Full-Spectrum Quantum Simulation for the Nuclear Shell Model
Abstract
The nuclear shell model is a general way of expressing the many-body nuclear Hamiltonian and deciphering the underlying nuclear structure.
In today's era of modern and high-power computation, the primary limitation of the nuclear shell model is the enormous dimensionality of its Hilbert space, which far exceeds available storage capacity and prevents the diagonalization of the full Hamiltonian matrix in that space.
Quantum computing offers a scalable solution to bypass this curse of dimensionality.

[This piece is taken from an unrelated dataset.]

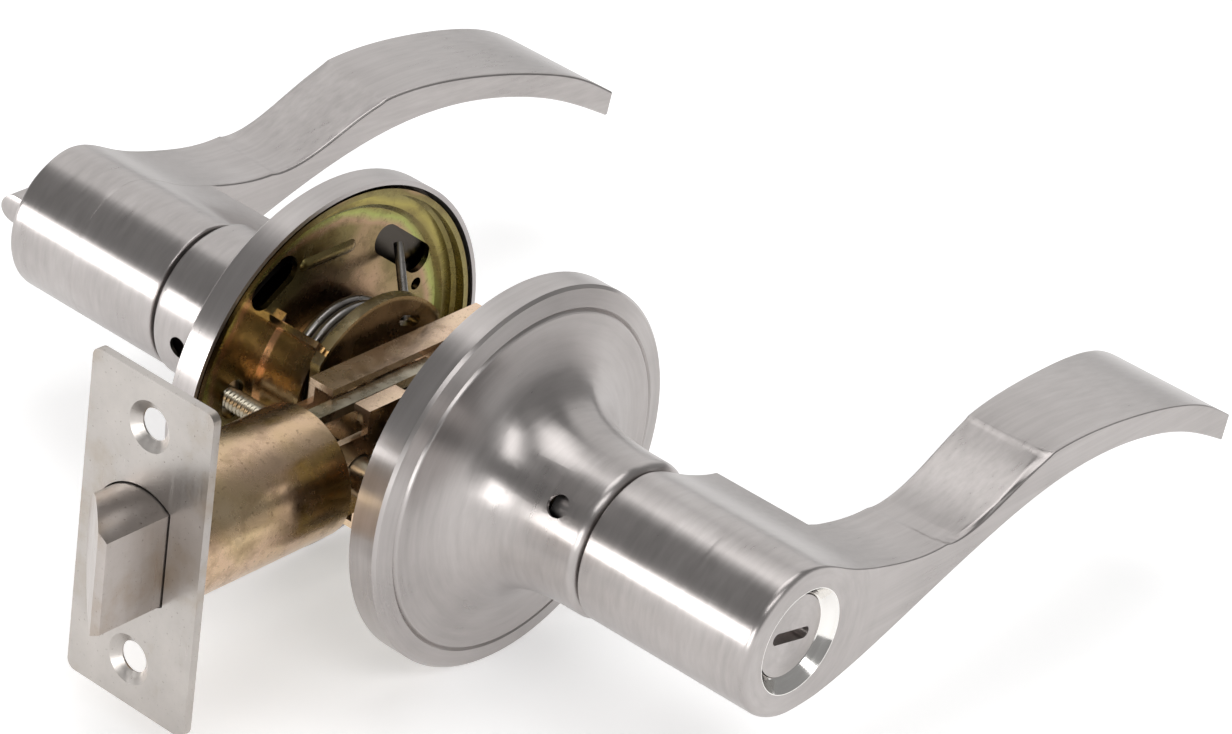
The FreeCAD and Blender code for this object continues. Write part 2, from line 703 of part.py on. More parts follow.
def make_face_plate():
    body = new_body("face_plate_body")
    sketch = new_sketch(body, "face_plate_outline", "YZ_Plane")
    outline(sketch, [("-plate_width / 2", "-plate_height / 2"), ("plate_width / 2", "-plate_height / 2"),
                     ("plate_width / 2", "plate_height / 2"), ("-plate_width / 2", "plate_height / 2")])
    sketch.setExpression("AttachmentOffset.Base.z", bound("-backset"))
    pad = body.newObject("PartDesign::Pad", "face_plate_pad")
    pad.Profile = sketch
    bind(pad, "Length", "plate_thick")
    doc.recompute()
    upright = [f"Edge{i + 1}" for i, e in enumerate(pad.Shape.Edges)
               if abs(abs(e.tangentAt(e.FirstParameter).x) - 1) < 1e-6]
    corners = body.newObject("PartDesign::Fillet", "face_plate_corners")
    corners.Base = (pad, upright)
    bind(corners, "Radius", "plate_corner")
    tools = [bolt_window("face_plate_window", 0.25, "-backset - 1", 6)]
    for sign in (-1, 1):
        z = f"{sign} * hole_spacing / 2"
        tools.append(cylinder(f"face_plate_hole_{sign + 1}", "hole_radius", 8,
                              ("-backset - 1", "0", z), X_AXIS))
        tools.append(cone(f"face_plate_sink_{sign + 1}", "sink_radius", "hole_radius", "plate_thick - 0.3",
                          ("-backset", "0", z), X_AXIS))
    node("face_plate", cut("face_plate", body, tools))


def make_back_plate():
    """The stiffening plate behind the face plate, crimped to the tube."""
    start = "-backset + plate_thick + 0.02"
    blank = box("back_plate_blank", 1.3, "plate_width - 3", "plate_height - 26",
                (start, "-(plate_width - 3) / 2", "-(plate_height - 26) / 2"))
    hole = cylinder("back_plate_hole", "tube_radius - tube_wall", 4, (f"{start} - 1", "0", "0"), X_AXIS)
    seat = cylinder("back_plate_seat", "tube_radius", 3, (f"{start} + 0.5", "0", "0"), X_AXIS)
    node("back_plate", cut("back_plate", blank, [hole, seat]))


def make_tube():
    start = "-backset + plate_thick + 0.55"
    profile = [(start, "tube_radius"), ("-tube_end - 0.6", "tube_radius"), ("-tube_end", "tube_radius - 0.6"),
               ("-tube_end", "tube_radius - 1.35"), ("-tube_end - tube_wall", "tube_radius - 1.35"),
               ("-tube_end - tube_wall", "tube_radius - tube_wall"), (start, "tube_radius - tube_wall")]
    node("latch_tube", turned("latch_tube", profile, "H_Axis"))


def make_bolt():
    """The sprung bolt: a flat-sided round bar with its bevel on the inside of the door."""
    nose = "-backset - bolt_throw"
    raw = bolt_window("bolt_blank", 0, nose, f"{size('backset + bolt_throw - bolt_back')}")
    bevel = doc.addObject("Part::Box", "bolt_bevel")
    bevel.Length = 40
    bevel.Width = 20
    bevel.Height = 40
    lean = FreeCAD.Rotation(Z_AXIS, 49)
    corner = V(size(nose), size("-bolt_flat + 1.9"), -20)
    bevel.Placement = FreeCAD.Placement(corner - lean.multVec(V(10, 0, 0)), lean)
    tail_slot = box("bolt_tail_slot", 8, "tail_sheet + 0.1", 40,
                    ("-bolt_back - 4.05", "-tail_sheet / 2 - 0.05", "-20"))
    node("latch_bolt", cut("latch_bolt", raw, [bevel, tail_slot]))


def make_tail():
    """The forked tail that pulls the bolt: a bridge in the bolt and an arm above and below the posts."""
    bridge = box("tail_bridge", 2.4, "tail_sheet", "tail_reach * 2",
                 ("-bolt_back - 4", "-tail_sheet / 2", "-tail_reach"))
    arms = []
    for i, z in enumerate(("tail_reach - tail_arm", "-tail_reach")):
        arms.append(box(f"tail_arm_{i}", "bolt_back + 4 + 2.5", "tail_sheet", "tail_arm",
                        ("-bolt_back - 4", "-tail_sheet / 2", z)))
    node("retractor_tail", fuse("retractor_tail", [bridge] + arms))


def make_latch_spring():
    """The compression spring behind the bolt, round the tail."""
    turns = 7
    start = -size("bolt_back") + 0.5
    end = -size("tube_end + tube_wall") - 2.6
    wire = 0.6
    pitch = (end - start - 2 * wire) / turns
    helix = Part.makeHelix(pitch, pitch * turns, 7.0)
    first = V(7.0, 0, 0)
    section = Part.Wire([Part.makeCircle(wire, first, V(0, 7.0, pitch / (2 * math.pi)))])
    spring = doc.addObject("Part::Feature", "latch_spring")
    spring.Shape = Part.Wire(helix.Edges).makePipeShell([section], True, True)
    spring.Placement = FreeCAD.Placement(V(start + wire, 0, 0), FreeCAD.Rotation(Z_AXIS, X_AXIS))
    node("latch_spring", spring)


def make_rear_bushing():
    """The rear wall of the tube, slotted for the tail and the case plates."""
    disc = cylinder("rear_disc", "tube_radius - tube_wall - 0.02", 2.0,
                    ("-tube_end - tube_wall - 2.02", "0", "0"), X_AXIS)
    hole = box("rear_hole", 6, 3.6, 40, ("-tube_end - 5", "-1.8", "-20"))
    core = box("rear_core", 6, 3.6, 15.0, ("-tube_end - 5", "-1.8", "-7.5"))
    slots = []
    for i, y in enumerate(("case_half - case_sheet - 0.02", "-case_half - 0.02")):
        slots.append(box(f"rear_slot_{i}", 6, "case_sheet + 0.04", "neck_half * 2 + 0.04",
                         ("-tube_end - 5", y, "-neck_half - 0.02")))
    node("rear_bushing", cut("rear_bushing", disc, [cut("rear_arm_gaps", hole, [core])] + slots))


def make_case(name, side):
    """One pressed plate of the latch case, with its folded flange and the cam's bearing hole."""
    y = "case_half - case_sheet" if side > 0 else "-case_half"
    neck = box(name + "_neck", "case_start - 17", "case_sheet", "neck_half * 2",
               ("-case_start", y, "-neck_half"))
    wall = box(name + "_wall", "case_end + 18.4", "case_sheet", "case_height * 2",
               ("-18.4", y, "-case_height"))
    flange_y = "case_half - 5.0" if side > 0 else "-case_half"
    width = 5.0 if side > 0 else 3.2
    length = "case_end + 18.4" if side > 0 else 9.0
    top = box(name + "_top", length, width, "case_sheet", ("-18.4", flange_y, "case_height - case_sheet"))
    bottom = box(name + "_bottom", length, width, "case_sheet", ("-18.4", flange_y, "-case_height"))
    bore = cylinder(name + "_bore", "cam_radius + 0.05", 4, ("0", f"{y} - 1", "0"), Y_AXIS)
    tools = [bore]
    for sign in (-1, 1):
        z = f"{sign} * rivet_z"
        tools.append(cylinder(f"{name}_rivet_hole_{sign + 1}", 1.0, 4, ("rivet_x", f"{y} - 1", z), Y_AXIS))
        tools.append(cylinder(f"{name}_post_gap_{sign + 1}", "post_radius + 0.3", 4,
                              (f"{sign} * post_x", f"{y} - 1", "0"), Y_AXIS))
    node(name, cut(name, fuse(name + "_blank", [neck, wall, top, bottom]), tools))


def make_rivets():
    pins = []
    for sign in (-1, 1):
        z = f"{sign} * rivet_z"
        shank = cylinder(f"rivet_shank_{sign + 1}", 1.0, "case_half * 2 + 0.4",
                         ("rivet_x", "-case_half - 0.2", z), Y_AXIS)
        near = cylinder(f"rivet_near_{sign + 1}", 1.7, 0.5, ("rivet_x", "-case_half - 0.5", z), Y_AXIS)
        far = cylinder(f"rivet_far_{sign + 1}", 1.7, 0.5, ("rivet_x", "case_half", z), Y_AXIS)
        spacer = cylinder(f"rivet_spacer_{sign + 1}", 1.8, "(case_half - case_sheet) * 2",
                          ("rivet_x", "-case_half + case_sheet", z), Y_AXIS)
        pins.append(fuse(f"rivet_{sign + 1}", [shank, near, far, spacer]))
    node("case_rivets", fuse("case_rivets", pins))


def make_cam():
    """The cam on the spindle: a waisted hub with a dog above and below that pushes the tail."""
    hub = cylinder("cam_hub_round", "cam_radius", "case_half * 2 + 0.8",
                   ("0", "-case_half - 0.4", "0"), Y_AXIS)
    waist = cylinder("cam_waist", "cam_radius + 4", 3.6, ("0", "-1.8", "0"), Y_AXIS)
    inner = cylinder("cam_waist_core", 5.9, 3.6, ("0", "-1.8", "0"), Y_AXIS)
    dog_disc = cylinder("cam_dog_disc", "dog_radius", "dog_width", ("0", "-dog_width / 2", "0"), Y_AXIS)
    dog_slab = box("cam_dog_slab", "dog_width", "dog_width", 16, ("-dog_width / 2", "-dog_width / 2", "-8"))
    dogs = common("cam_dogs", dog_disc, dog_slab)
    ring = cut("cam_waist_ring", waist, [inner, dogs])
    square = box("cam_square", "spindle_size + 0.1", 30, "spindle_size + 0.1",
                 ("-(spindle_size + 0.1) / 2", "-15", "-(spindle_size + 0.1) / 2"))
    node("cam_hub", cut("cam_hub", hub, [ring, square]))


OUTSIDE_HOLE = 145.0
INSIDE_HOLE = 187.0

for label, sign, angle in (("outside", OUTSIDE, OUTSIDE_HOLE), ("inside", INSIDE, INSIDE_HOLE)):
    make_rose(f"{label}_rose", sign, angle)
    make_liner(f"{label}_liner", sign)
    make_bracket(f"{label}_spring_bracket", sign)
    make_spring(f"{label}_torsion_spring", sign)
    make_drive_plate(f"{label}_drive_plate", sign)
    make_sleeve(f"{label}_drive_sleeve", sign, angle)
    make_retaining_ring(f"{label}_retaining_ring", sign)
    make_catch(f"{label}_lever_catch", sign, angle)
make_outside_lever(OUTSIDE_HOLE)
make_inside_lever(INSIDE_HOLE)
make_release()
make_turn_button()
make_spindle()
make_posts()
make_face_plate()
make_back_plate()
make_tube()
make_bolt()
make_tail()
make_latch_spring()
make_rear_bushing()
make_case("case_plate_inside", INSIDE)
make_case("case_plate_outside", OUTSIDE)
make_rivets()
make_cam()

doc.recompute()

faults = [f"{o.Name}: {o.State}" for o in doc.Objects if "Invalid" in o.State or "Error" in o.State]
for name, shape in NODES.items():
    if shape.Shape.isNull() or not shape.Shape.isValid():
        faults.append(f"{name}: shape is null or not valid")
if faults:
    raise RuntimeError("\n".join(faults))

os.makedirs("parts", exist_ok=True)
for name, shape in NODES.items():
    shape.Shape.exportStep(f"parts/{name}.step")
    solids = len(shape.Shape.Solids)
    print(f"{name}: {solids} solid(s), {shape.Shape.Volume:.0f} mm3")
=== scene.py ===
"""Looks for the tubular privacy lever set. Metres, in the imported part's own frame."""

import math

import bmesh
import bpy
import numpy as np
from mathutils import Matrix, Vector
from mathutils.geometry import tessellate_polygon


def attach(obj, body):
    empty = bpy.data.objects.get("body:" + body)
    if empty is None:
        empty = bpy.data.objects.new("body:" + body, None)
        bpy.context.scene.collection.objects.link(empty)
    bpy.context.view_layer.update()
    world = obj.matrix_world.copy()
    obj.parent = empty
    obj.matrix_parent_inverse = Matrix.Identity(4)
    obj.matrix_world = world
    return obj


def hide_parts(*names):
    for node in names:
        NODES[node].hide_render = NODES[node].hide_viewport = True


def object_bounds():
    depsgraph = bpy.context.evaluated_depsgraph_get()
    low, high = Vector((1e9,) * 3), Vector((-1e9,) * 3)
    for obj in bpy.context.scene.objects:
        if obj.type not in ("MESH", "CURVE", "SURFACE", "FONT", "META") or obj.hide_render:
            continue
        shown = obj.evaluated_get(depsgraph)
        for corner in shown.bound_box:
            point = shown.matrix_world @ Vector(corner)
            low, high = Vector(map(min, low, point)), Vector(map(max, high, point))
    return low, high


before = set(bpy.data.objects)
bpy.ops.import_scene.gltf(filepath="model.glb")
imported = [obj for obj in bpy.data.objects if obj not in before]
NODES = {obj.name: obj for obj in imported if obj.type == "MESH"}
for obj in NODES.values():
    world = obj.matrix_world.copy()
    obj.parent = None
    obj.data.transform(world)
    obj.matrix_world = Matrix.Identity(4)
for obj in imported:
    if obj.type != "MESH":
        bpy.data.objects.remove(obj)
CAD_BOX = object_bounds()
SIDES = {"outside": -1, "inside": 1}
MM = 0.001

# The camera: its direction about the part, its roll, and where it stands
VIEW_TURN = math.radians(-52.66)
VIEW_RISE = math.radians(30.35)
VIEW_ROLL = math.radians(8.19)
VIEW_SPOT = Vector((-532.7, -444.3, 419.9)) * MM
VIEW_LENS = 151.02


# Materials

SHADED = (0.07, 0.06, 0.05)
PIT = (0.16, 0.13, 0.11)
# Painted highlight colour for the drive plates' rounded rim edge.
PAINTED_RIM_HIGHLIGHT = (0.80, 0.66, 0.40)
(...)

In this work, we introduce a single-run quantum simulation capable of obtaining multiple shell-model eigenstates simultaneously.
The nuclear Hamiltonian is transformed from a bit to a qubit basis using the Jordan-Wigner transformation, explicitly preserving fermionic anti-commutation.
We employ a Subspace Search Variational Quantum Eigensolver (SSVQE) along with an Adaptive Derivative-Assembled Pseudo-Trotter (ADAPT) ansatz to construct the quantum circuit required to solve the shell-model problem.
The ADAPT-SSVQE algorithm uses a symmetry-preserving single and double-excitation operator pool and optimizes a weighted energy sum to obtain the simultaneous convergence of all eigenstates within a targeted MJ subspace, eliminating the need for post-processing efforts to extract excited spectra.
We benchmark this approach by solving the problem for two and three identical nucleons in a j = 9/2 orbital, successfully extracting five and ten mutually orthogonal states, respectively, within a 10-qubit active space.
The algorithm achieves spectroscopic accuracy, in simulation, relative to exact diagonalization and intrinsically restores total angular momentum (\hat{J}^2) symmetry.